Bob Russell, "Untitled 43," 2010, mixed medium, 34x 28". Photo: Sarah Sorenson

Continuing through February 1, 2015

A cornucopia of precedents come to mind when viewing Bob Russell’s new work — surrealism, abstraction, synthetic cubism, collage and three-dimensional wall work. These pieces evolved out of a lengthy creative process inspired by Google satellite maps in conjunction with the artist’s ongoing interest in the relationship between man and the world. His investigation into how man affects nature and vice versa led him to the satellite maps, which reveal our effect on the earth, a fair portion of which has become a patchwork of cities and states, cultivated land and decimated forests. About four years ago, Russell exhibited a series of paintings based on the maps, and after that he filled a sketchbook with abstract drawings inspired by the paintings.
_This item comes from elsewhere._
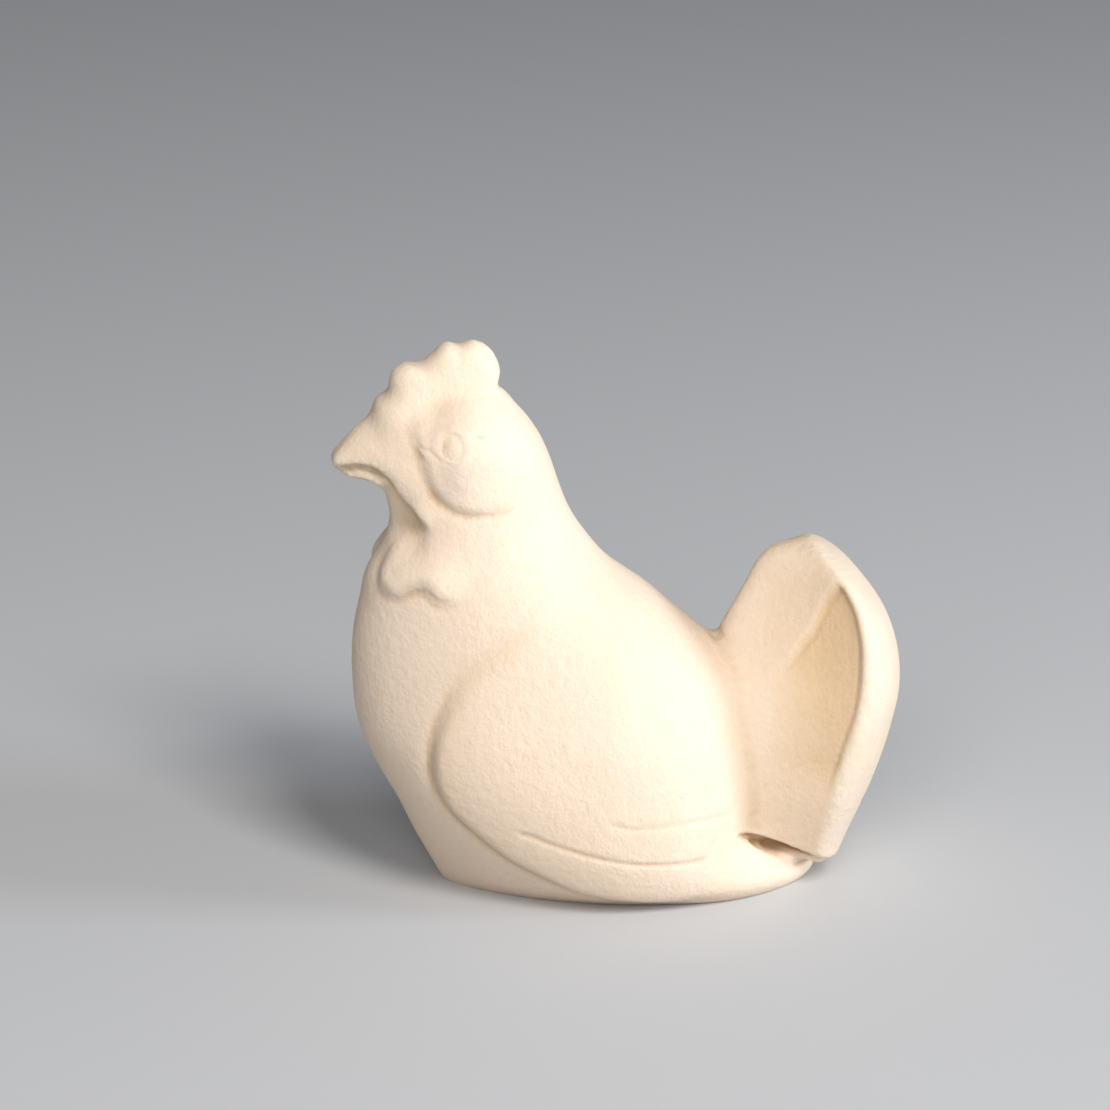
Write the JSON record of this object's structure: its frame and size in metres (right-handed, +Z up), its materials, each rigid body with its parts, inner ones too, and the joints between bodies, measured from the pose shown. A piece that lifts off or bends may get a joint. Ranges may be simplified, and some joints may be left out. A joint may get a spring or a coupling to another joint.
{
  "type": "carved wooden hen figurine",
  "caption": "Small carved wooden figurine of a sitting hen on a flat base, with folded wings and a raised fan tail.",
  "frame": {"origin": "on the flat base, midway between the hen's two sides, under the middle of its length", "axes": "+Z up, -Y towards the beak, +X towards the hen's left side"},
  "size_m": [0.0222, 0.0414, 0.0407],
  "materials": {
    "torso": "bare sanded pale wood",
    "neck": "bare sanded pale wood",
    "head": "bare sanded pale wood",
    "comb": "bare sanded pale wood",
    "beak": "bare sanded pale wood",
    "wattles": "bare sanded pale wood",
    "eyes": "bare sanded pale wood",
    "wings": "bare sanded pale wood",
    "tail": "bare sanded pale wood"
  },
  "bodies": {
    "root": {"torso": "torso", "neck": "neck", "head": "head", "comb": "comb", "beak_upper": "beak", "beak_lower": "beak", "wattle_left": "wattles", "wattle_right": "wattles", "eye_left": "eyes", "eye_right": "eyes", "wing_left": "wings", "wing_right": "wings", "tail": "tail"}
  },
  "joints": []
}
Meanwhile, Russell had been using large sheets of brown paper to protect the wall behind his paintings in progress. When one sheet became covered with residual markings, he would take it down and pin up a fresh sheet. When he was moving his studio, he discovered the rolled-up sheets of used brown paper and considered discarding them. While examining them, however, he became fascinated by the patterns formed by traces of pencil and paint, tape residue and the pattern of holes left by the pushpins, as well as folds, creases, and torn edges. Subsequently, noticing they had their own relation to his investigation, he began using the backdrops as a starting point for new drawings and paintings, augmenting them with oil pastel, graphite and geometric shapes created by connecting the pinholes.
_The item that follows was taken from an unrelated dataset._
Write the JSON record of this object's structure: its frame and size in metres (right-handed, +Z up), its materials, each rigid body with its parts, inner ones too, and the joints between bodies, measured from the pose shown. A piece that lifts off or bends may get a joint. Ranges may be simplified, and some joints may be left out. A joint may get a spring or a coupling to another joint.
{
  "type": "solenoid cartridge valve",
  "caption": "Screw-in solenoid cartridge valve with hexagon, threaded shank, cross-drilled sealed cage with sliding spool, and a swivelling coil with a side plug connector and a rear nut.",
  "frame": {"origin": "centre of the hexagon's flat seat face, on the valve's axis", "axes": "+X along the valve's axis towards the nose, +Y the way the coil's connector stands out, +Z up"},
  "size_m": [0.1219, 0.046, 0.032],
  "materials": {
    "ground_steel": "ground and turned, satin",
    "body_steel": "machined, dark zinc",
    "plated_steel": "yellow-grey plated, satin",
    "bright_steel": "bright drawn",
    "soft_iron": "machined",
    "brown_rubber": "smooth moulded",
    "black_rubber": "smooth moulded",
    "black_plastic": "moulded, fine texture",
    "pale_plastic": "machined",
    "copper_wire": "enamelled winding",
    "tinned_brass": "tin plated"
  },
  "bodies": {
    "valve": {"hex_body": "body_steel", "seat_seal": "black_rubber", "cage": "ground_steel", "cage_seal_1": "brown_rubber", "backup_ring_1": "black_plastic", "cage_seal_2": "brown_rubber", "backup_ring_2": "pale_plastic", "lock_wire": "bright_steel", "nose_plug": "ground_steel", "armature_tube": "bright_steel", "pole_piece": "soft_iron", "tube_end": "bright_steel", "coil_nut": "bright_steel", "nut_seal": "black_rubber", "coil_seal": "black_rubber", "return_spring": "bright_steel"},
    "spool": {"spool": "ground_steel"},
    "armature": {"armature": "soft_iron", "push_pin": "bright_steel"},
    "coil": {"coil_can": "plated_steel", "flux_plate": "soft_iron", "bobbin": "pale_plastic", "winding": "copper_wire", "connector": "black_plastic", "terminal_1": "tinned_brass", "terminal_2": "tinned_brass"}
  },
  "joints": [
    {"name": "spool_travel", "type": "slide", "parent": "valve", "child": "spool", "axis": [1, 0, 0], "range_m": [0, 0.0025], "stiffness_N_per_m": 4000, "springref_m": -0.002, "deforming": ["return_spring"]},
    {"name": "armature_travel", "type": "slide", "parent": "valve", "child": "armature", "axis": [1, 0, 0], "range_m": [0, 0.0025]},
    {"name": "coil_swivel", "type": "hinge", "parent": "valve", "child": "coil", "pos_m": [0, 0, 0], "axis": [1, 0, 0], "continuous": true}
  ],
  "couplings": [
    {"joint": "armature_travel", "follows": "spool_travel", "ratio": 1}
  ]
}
All the work in this show is either drawn or painted on brown paper or created by collaging bits and pieces of it together. The more complex collages suggest the synthetic cubism of Picasso and Braque, in which they glued fragments of newspapers, wallpaper, cigarette packs, and other printed materials onto the picture plane. Russell’s paintings and drawings, with their abstract forms suggesting figures, animals, birds, fish, plants, clouds, etc., were also inspired by the work of surrealists such as Max Ernst and Yves Tanguy. Informed by an environmentalist’s point of view and filtered through a surrealist’s sensibility, Russell’s abstracted topographies blend intelligence, imagination and a skilled hand.